Another time, I saw a woman stopping to touch an older child, maybe 5 yrs old who was sitting on a motor bike in front of his dad (?). I took some videos.




Just now I saw four men squating down and eating outside - with their bowls of rice on the pavement. By the time I took a pic, one was at the sink washing his bowls. The sink is a busy place... seems these people are enjoying themselves; their work life is basically their life.



One fellow lives on top of the utility building on the left (large black pipes run from the hotel to this smaller building), I saw him doing up his pants beside his clothes line. Their are two huge fans on the roof.


So, the next morning I noticed that the cement “yard” between our hotel and the worker’s residence (and hotel kitchen) had been tidied up. The pipes were in piles and off to the side. I was surprised because all of the large pipes, pieces of metal, wood and what looked like construction garbage was old and rusted... like it had been laying there unattended for years.
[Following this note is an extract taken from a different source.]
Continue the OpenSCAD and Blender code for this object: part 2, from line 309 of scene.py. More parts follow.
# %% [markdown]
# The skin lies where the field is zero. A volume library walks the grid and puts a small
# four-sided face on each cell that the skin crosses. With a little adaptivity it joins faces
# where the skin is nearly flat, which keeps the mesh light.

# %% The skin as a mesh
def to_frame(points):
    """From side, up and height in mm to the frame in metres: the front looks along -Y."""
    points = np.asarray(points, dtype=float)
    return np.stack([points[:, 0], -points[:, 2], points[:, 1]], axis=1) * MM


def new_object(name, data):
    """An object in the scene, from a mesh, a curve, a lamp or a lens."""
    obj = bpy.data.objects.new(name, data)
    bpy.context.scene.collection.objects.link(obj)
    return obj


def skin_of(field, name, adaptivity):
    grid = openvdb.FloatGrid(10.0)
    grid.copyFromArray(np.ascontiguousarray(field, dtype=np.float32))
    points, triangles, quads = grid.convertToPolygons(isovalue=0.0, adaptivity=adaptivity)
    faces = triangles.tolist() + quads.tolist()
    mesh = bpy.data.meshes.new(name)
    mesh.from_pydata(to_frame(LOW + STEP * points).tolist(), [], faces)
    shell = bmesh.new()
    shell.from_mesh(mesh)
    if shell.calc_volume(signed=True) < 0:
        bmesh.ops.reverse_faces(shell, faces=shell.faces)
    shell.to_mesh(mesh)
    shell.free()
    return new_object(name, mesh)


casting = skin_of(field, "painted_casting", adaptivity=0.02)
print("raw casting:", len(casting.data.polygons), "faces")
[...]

It was reassuring that yes, this place did get a bit of attention.





Right below our 7th floor window and to left was the “recycling depot” for the hotel. Garbage is dumped in a pile in the middle of the yard and sorted out. The larger of the two makeshift sheds contained cardboard, plastic bags and bottles, tin cans, etc. The other smaller shed was for “compost”.
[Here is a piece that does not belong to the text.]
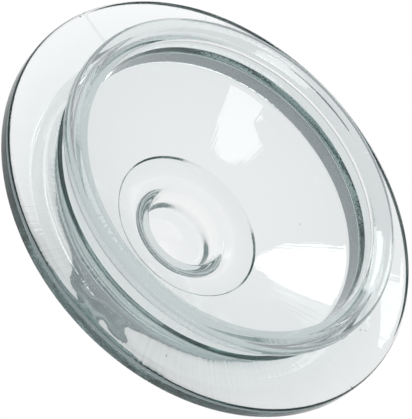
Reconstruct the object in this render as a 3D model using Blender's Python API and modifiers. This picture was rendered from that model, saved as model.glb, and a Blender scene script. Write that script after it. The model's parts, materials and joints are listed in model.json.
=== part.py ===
"""Pressed-glass jar lid: a flat flange, a beaded collar, a dished bowl and a hollow knob.

The lid is one pressing, so it is one turned solid. It stands on the knob's flat end with its
collar up. Z is the axis of revolution and the origin is at the middle of the knob's end.
Lengths are in metres.
"""

import math

import bpy

FLANGE_RADIUS = 0.0800
FLANGE_THICKNESS = 0.0051
FLANGE_FACE_HEIGHT = 0.0356
FLANGE_EDGE_ROUNDING = 0.0012
FLANGE_BACK_SLOPE = 0.272

COLLAR_HEIGHT = 0.0138
COLLAR_ROOT_RADIUS = 0.0612
COLLAR_ROOT_ROUNDING = 0.0006
COLLAR_WAIST_RADIUS = 0.0600
COLLAR_WAIST_LOW = 0.0048
COLLAR_WAIST_HIGH = 0.0085
COLLAR_WAIST_ROUNDING = 0.0025
COLLAR_BEAD_RADIUS = 0.0645
COLLAR_BEAD_LOW = 0.0095
COLLAR_BEAD_ROUNDING = 0.0005
COLLAR_SHOULDER_ROUNDING = 0.0014
COLLAR_CREST_RADIUS = 0.0600
COLLAR_CREST_ROUNDING = 0.0020
COLLAR_MOUTH_RADIUS = 0.0564
COLLAR_MOUTH_DROP = 0.0019
COLLAR_MOUTH_ROUNDING = 0.0005

BOWL_RADIUS = 0.0557
BOWL_DROP = 0.0026
BOWL_SLOPE = 0.575
BOWL_ROUNDNESS = 0.0257
BOWL_RIM_ROUNDING = 0.0015

DOME_RADIUS = 0.0604
DOME_SLOPE = 0.40
DOME_ROUNDING = 0.0600

PLINTH_RADIUS = 0.0292
PLINTH_STEP = 0.0010
PLINTH_STEP_WIDTH = 0.0004

HOLLOW_MOUTH_RADIUS = 0.0145
HOLLOW_MOUTH_ROUNDING = 0.0018
HOLLOW_MIDDLE_RADIUS = 0.0133
HOLLOW_MIDDLE_HEIGHT = 0.0080
HOLLOW_FLOOR_RADIUS = 0.0121
HOLLOW_FLOOR_ROUNDING = 0.0015
HOLLOW_FLOOR_HEIGHT = 0.0048

KNOB_RADIUS = 0.0166
KNOB_ROOT_HEIGHT = 0.0110
KNOB_ROOT_ROUNDING = 0.0062
KNOB_END_ROUNDING = 0.0021

TURN_STEPS = 64
ARC_STEPS = 3
ARC_SHARE = 0.48
BOWL_POINTS = 6

GLASS_COLOUR = (0.80, 0.92, 0.89, 1.0)
GLASS_IOR = 1.5
GLASS_ROUGHNESS = 0.02
MERGE_DISTANCE = 0.00001


def bowl_height(radius):
    """Height of the bowl's inner face: a steep cone that rounds off towards the middle."""
    fall = math.hypot(BOWL_RADIUS, BOWL_ROUNDNESS) - math.hypot(radius, BOWL_ROUNDNESS)
    return FLANGE_FACE_HEIGHT - BOWL_DROP - BOWL_SLOPE * fall


def back_height(radius):
    """Height of the flange's back, which falls away inwards from its edge."""
    edge = FLANGE_FACE_HEIGHT - FLANGE_THICKNESS
    return edge - FLANGE_BACK_SLOPE * (FLANGE_RADIUS - radius)


def dome_height(radius):
    """Height of the bowl's outer face, which carries on more steeply from the flange's back."""
    return back_height(DOME_RADIUS) - DOME_SLOPE * (DOME_RADIUS - radius)


def spread(first, last, count):
    """count radii evenly spaced from first to last."""
    return [first + (last - first) * i / (count - 1) for i in range(count)]


def hollow_corners():
    """The inside of the knob, from the middle of its floor up to its mouth."""
    return [
        (0.0, HOLLOW_FLOOR_HEIGHT, 0.0),
        (HOLLOW_FLOOR_RADIUS, HOLLOW_FLOOR_HEIGHT, HOLLOW_FLOOR_ROUNDING),
        (HOLLOW_MIDDLE_RADIUS, HOLLOW_MIDDLE_HEIGHT, 0.0),
        (HOLLOW_MOUTH_RADIUS, bowl_height(HOLLOW_MOUTH_RADIUS), HOLLOW_MOUTH_ROUNDING),
    ]


def bowl_corners():
    """The bowl's inner face, from the hollow's mouth out to the collar."""
    start = HOLLOW_MOUTH_RADIUS + 2 * HOLLOW_MOUTH_ROUNDING
    radii = spread(start, BOWL_RADIUS - 2 * BOWL_RIM_ROUNDING, BOWL_POINTS)
    face = [(radius, bowl_height(radius), 0.0) for radius in radii]
    return face + [(BOWL_RADIUS, bowl_height(BOWL_RADIUS), BOWL_RIM_ROUNDING)]


def collar_corners():
    """The collar, up its inner wall, over the rim and down past the bead and the groove."""
    face = FLANGE_FACE_HEIGHT
    top = face + COLLAR_HEIGHT
    return [
        (COLLAR_MOUTH_RADIUS, top - COLLAR_MOUTH_DROP, COLLAR_MOUTH_ROUNDING),
        (COLLAR_CREST_RADIUS, top, COLLAR_CREST_ROUNDING),
        (COLLAR_BEAD_RADIUS, top, COLLAR_SHOULDER_ROUNDING),
        (COLLAR_BEAD_RADIUS, face + COLLAR_BEAD_LOW, COLLAR_BEAD_ROUNDING),
        (COLLAR_WAIST_RADIUS, face + COLLAR_WAIST_HIGH, COLLAR_WAIST_ROUNDING),
        (COLLAR_WAIST_RADIUS, face + COLLAR_WAIST_LOW, COLLAR_WAIST_ROUNDING),
        (COLLAR_ROOT_RADIUS, face, COLLAR_ROOT_ROUNDING),
    ]


def flange_corners():
    """The flange's flat face, its rounded edge and its sloping back."""
    return [
        (FLANGE_RADIUS, FLANGE_FACE_HEIGHT, FLANGE_EDGE_ROUNDING),
        (FLANGE_RADIUS, back_height(FLANGE_RADIUS), FLANGE_EDGE_ROUNDING),
        (DOME_RADIUS, back_height(DOME_RADIUS), DOME_ROUNDING),
    ]


def dome_corners():
    """The foot of the bowl's outer face, with the low step round the plinth."""
    foot = PLINTH_RADIUS - PLINTH_STEP_WIDTH
    return [
        (PLINTH_RADIUS, dome_height(PLINTH_RADIUS), 0.0),
        (foot, dome_height(foot) - PLINTH_STEP, 0.0),
    ]


def knob_corners():
    """The knob's outer side, flaring from the plinth, and the flat end that the lid stands on."""
    return [
        (KNOB_RADIUS, KNOB_ROOT_HEIGHT, KNOB_ROOT_ROUNDING),
        (KNOB_RADIUS, 0.0, KNOB_END_ROUNDING),
        (0.0, 0.0, 0.0),
    ]


def rounded(corners):
    """Turns (radius, height, rounding) corners into points, each rounding as an arc.

    An arc takes up no more than ARC_SHARE of the straight run on either side of its corner.
    """
    points = []
    for i, (radius, height, rounding) in enumerate(corners):
        if rounding == 0.0:
            points.append((radius, height))
            continue
        before = (corners[i - 1][0] - radius, corners[i - 1][1] - height)
        after = (corners[i + 1][0] - radius, corners[i + 1][1] - height)
        length_before = math.hypot(*before)
        length_after = math.hypot(*after)
        one = (before[0] / length_before, before[1] / length_before)
        two = (after[0] / length_after, after[1] / length_after)
        half = math.acos(one[0] * two[0] + one[1] * two[1]) / 2
        reach = min(rounding / math.tan(half), ARC_SHARE * length_before, ARC_SHARE * length_after)
        arc_radius = reach * math.tan(half)
        middle = (one[0] + two[0], one[1] + two[1])
        scale = arc_radius / math.sin(half) / math.hypot(*middle)
        centre = (radius + middle[0] * scale, height + middle[1] * scale)
        start = math.atan2(height + one[1] * reach - centre[1], radius + one[0] * reach - centre[0])
        end = math.atan2(height + two[1] * reach - centre[1], radius + two[0] * reach - centre[0])
        sweep = (end - start + math.pi) % (2 * math.pi) - math.pi
        for step in range(ARC_STEPS + 1):
            angle = start + sweep * step / ARC_STEPS
            x = centre[0] + arc_radius * math.cos(angle)
            z = centre[1] + arc_radius * math.sin(angle)
            points.append((x, z))
    return points


def turned(name, points, steps, collection):
    """Revolves a profile about Z with a Screw modifier."""
    mesh = bpy.data.meshes.new(name)
    vertices = [(x, 0.0, z) for x, z in points]
    edges = [(i, i + 1) for i in range(len(points) - 1)]
    mesh.from_pydata(vertices, edges, [])
    solid = bpy.data.objects.new(name, mesh)
    collection.objects.link(solid)
    screw = solid.modifiers.new("Turn", "SCREW")
    screw.axis = "Z"
    screw.angle = 2 * math.pi
    screw.steps = steps
    screw.render_steps = steps
    screw.use_merge_vertices = True
    screw.merge_threshold = MERGE_DISTANCE
    screw.use_smooth_shade = True
    return solid


def glass_material():
    """Clear pressed glass with a faint sea-green tint."""
    material = bpy.data.materials.new("pressed_glass")
    material.use_nodes = True
    shader = material.node_tree.nodes["Principled BSDF"]
    shader.inputs["Base Color"].default_value = GLASS_COLOUR
    shader.inputs["Roughness"].default_value = GLASS_ROUGHNESS
    shader.inputs["IOR"].default_value = GLASS_IOR
    shader.inputs["Transmission Weight"].default_value = 1.0
    return material


def clear_scene():
    """Removes every object that the scene starts with."""
    for item in list(bpy.data.objects):
        bpy.data.objects.remove(item, do_unlink=True)


def build():
    """Models the lid."""
    clear_scene()
    collection = bpy.data.collections.new("glass_jar_lid")
    bpy.context.scene.collection.children.link(collection)
    corners = hollow_corners() + bowl_corners() + collar_corners()
    corners += flange_corners() + dome_corners() + knob_corners()
    lid = turned("glass_lid", rounded(corners), TURN_STEPS, collection)
    lid.data.materials.append(glass_material())


build()
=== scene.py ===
"""Fine glass for the jar lid: turned surfaces with mould seams, waviness and seeds.

The lid stands on its knob with its collar up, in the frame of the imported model. Its overall
sizes are read from that frame. Lengths are in metres and heights are above the knob's end.
"""

import json
import math

import bmesh
import bpy
from mathutils import Matrix, Vector


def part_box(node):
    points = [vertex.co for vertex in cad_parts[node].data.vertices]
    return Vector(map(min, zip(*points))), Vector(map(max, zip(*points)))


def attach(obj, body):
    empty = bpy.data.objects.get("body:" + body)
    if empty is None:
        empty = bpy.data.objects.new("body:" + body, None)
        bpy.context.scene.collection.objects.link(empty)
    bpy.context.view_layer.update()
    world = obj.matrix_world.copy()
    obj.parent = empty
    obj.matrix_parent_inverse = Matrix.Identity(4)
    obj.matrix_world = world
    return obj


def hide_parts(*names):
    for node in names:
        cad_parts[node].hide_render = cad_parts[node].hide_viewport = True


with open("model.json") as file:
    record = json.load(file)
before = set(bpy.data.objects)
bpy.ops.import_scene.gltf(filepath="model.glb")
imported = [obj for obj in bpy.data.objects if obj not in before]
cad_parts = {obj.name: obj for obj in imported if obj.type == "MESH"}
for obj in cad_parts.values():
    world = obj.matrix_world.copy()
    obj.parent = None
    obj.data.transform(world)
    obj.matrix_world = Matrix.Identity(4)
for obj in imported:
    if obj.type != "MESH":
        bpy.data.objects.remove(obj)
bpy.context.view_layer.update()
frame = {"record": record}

NODE = "glass_lid"
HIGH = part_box(NODE)[1]
FLANGE_RADIUS = HIGH[0]
FACE = frame["record"]["mounts"][0]["pos_m"][2]
COLLAR_TOP = HIGH[2]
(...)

However, it was not like our Canadian compost - this stuff had plastic bags, bamboo mats, bits of glass and other mysterious material all mixed in with the food waste.

Outside the sheds they piled larger oil cans, glass bottles plus a lot of other unrecognizable stuff. When all the recyclables were taken out of the pile in the centre of the yard, someone with a long-handled metal scrapper pushed the compost into the small shed - the door was an old piece of particle board.
Today I saw a man in a motor wagon come and empty out the “compost bin” with a shovel. He also picked up the odd piece of junk with his bare hands. Yuck.